Coloro che ereditano non sono tenuti a pagare le sanzioni fiscali del congiunto passato a miglior vita. Lo ha stabilito la Corte di Cassazione con l’ordinanza n 6500/2019
In questa ordinanza si è chiarito che, poiché le sanzioni pecuniarie amministrative previste per la violazione delle norme tributarie hanno carattere afflittivo, non si trasmettono agli eredi.
E’ già stato affermato da questa Corte che le sanzioni pecuniarie amministrative previste per la violazione delle norme tributarie hanno carattere afflittivo, onde devono inquadrarsi nella categoria dell’illecito amministrativo di natura punitiva, disciplinato dalla I. 24 novembre 1981 n. 689, essendo commisurate alla gravità della violazione ed alla personalità del trasgressore, con la conseguenza che ad esse si applica il principio generale sancito dall’art. 7 della legge n. 689 cit., secondo cui l’obbligazione di pagare la somma dovuta per la violazione non si trasmette agli eredi(Cass. civ. sez.

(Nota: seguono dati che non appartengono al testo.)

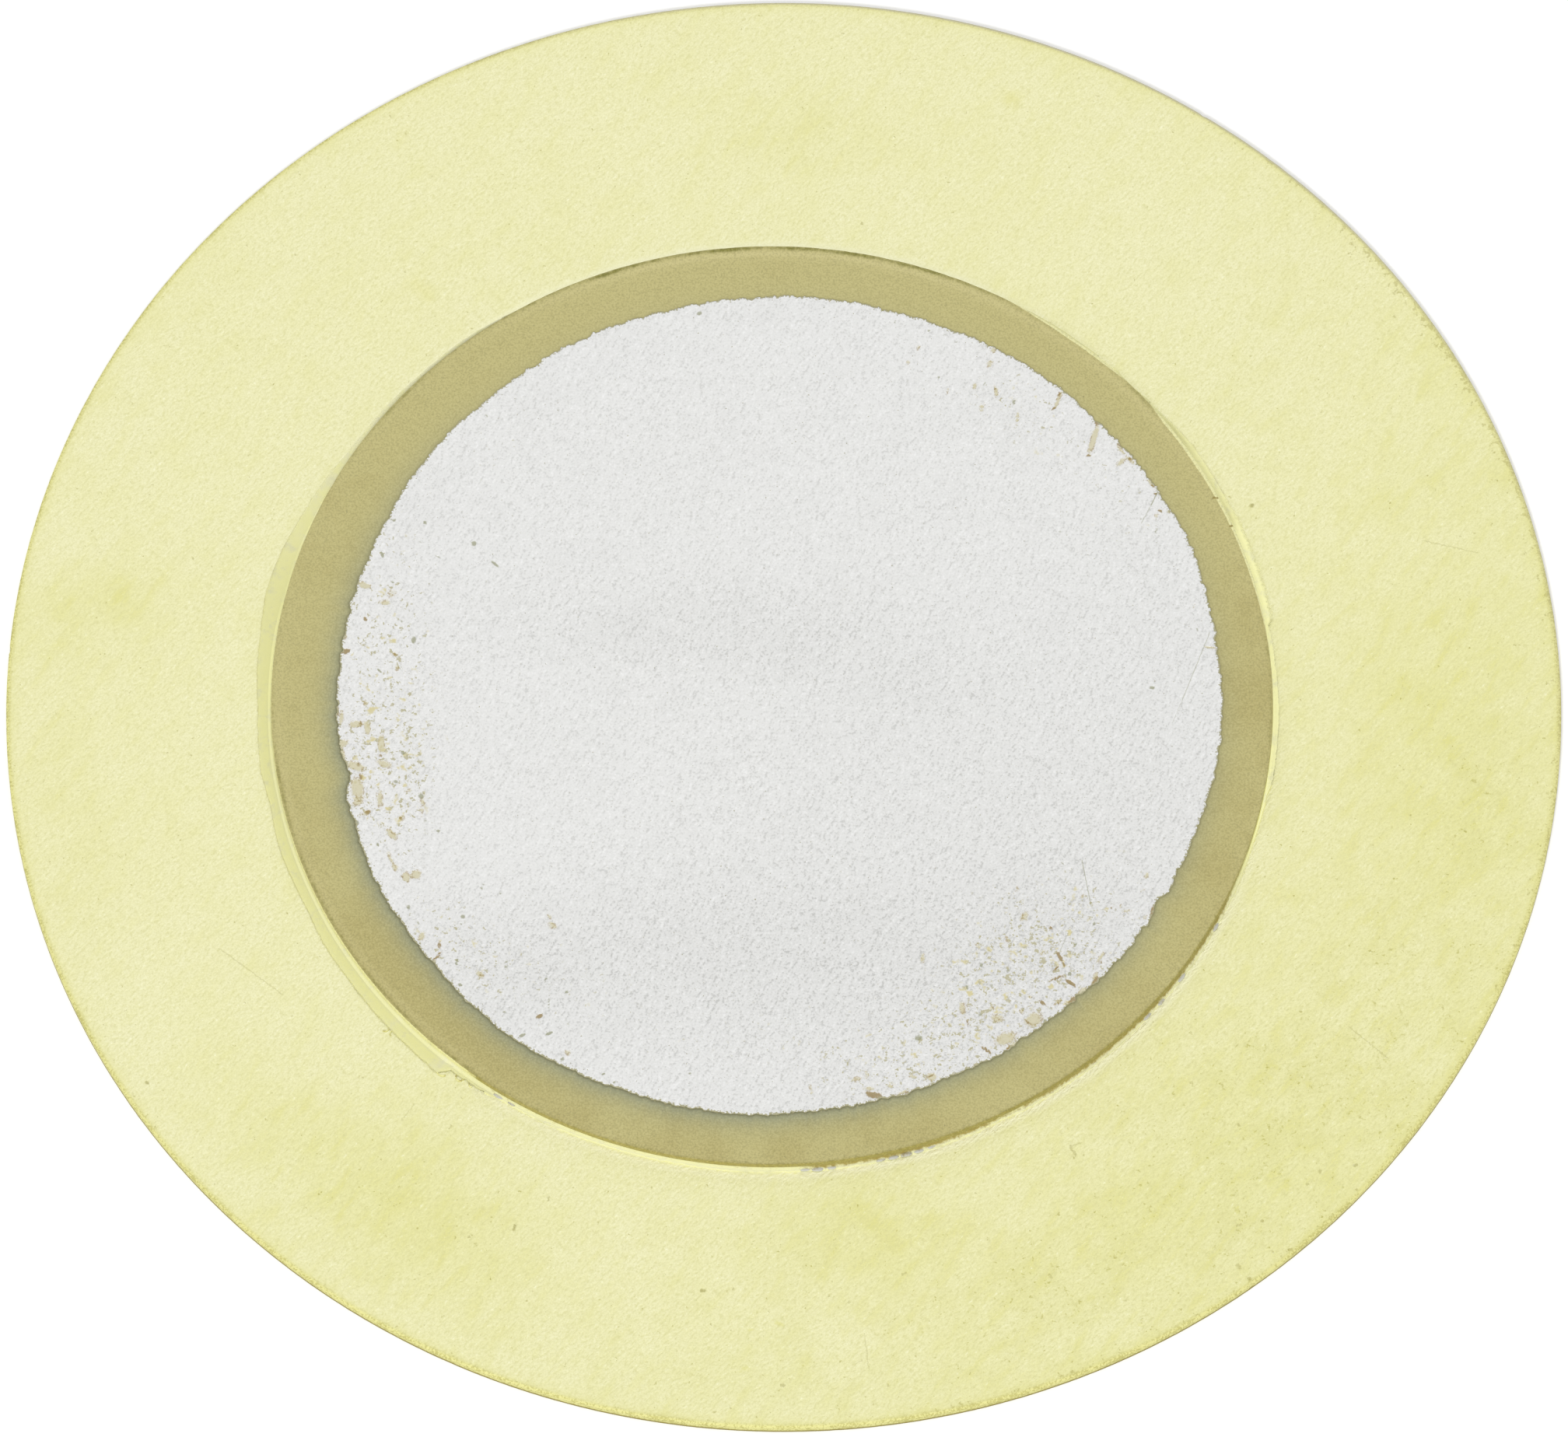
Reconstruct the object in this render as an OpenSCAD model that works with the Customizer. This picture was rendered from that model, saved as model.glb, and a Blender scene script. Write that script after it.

V., 28/05/2008, n.13894; Cass. civ. sez V 15.10.2018, n. 25644).
Nel caso esaminato si parlava di un inesatto o mancato versamento dell’IMU da parte del de cuius con riferimento ad un terreno edificabile. I figli del proprietario defunto che aveva pagato l’imposta come se l’appezzamento fosse agricolo hanno presentato ricorso in Cassazione opponendosi all’atto impositivo dopo che la Ctp e la Ctr Roma avevano dato ragione al Fisco. Di diverso avviso la sezione tributaria della Cassazione, che ha accolto il ricorso degli eredi.
Per quanto concerne il pagamento dell’Imposta IMU, i giudici della Corte di Cassazione hanno infatti confermato l’interpretazione delle Entrate:
Ai fini dell’applicazione dell’ICI (oggi IMU n.d.r.), è da considerarsi fabbricabile se utilizzabile a scopo edificatorio in base allo strumento urbanistico generale adottato dal Comune, indipendentemente dall’approvazione della regione e dall’adozione di strumenti attuativi del medesimo; ciò determina quella che può considerarsi una vera e propria “impennata” di valore rilevante ai fini fiscali (cfr. Cass. s.u. n. 25506/2006 cit.; Cass. sez. V n. 4952/2018).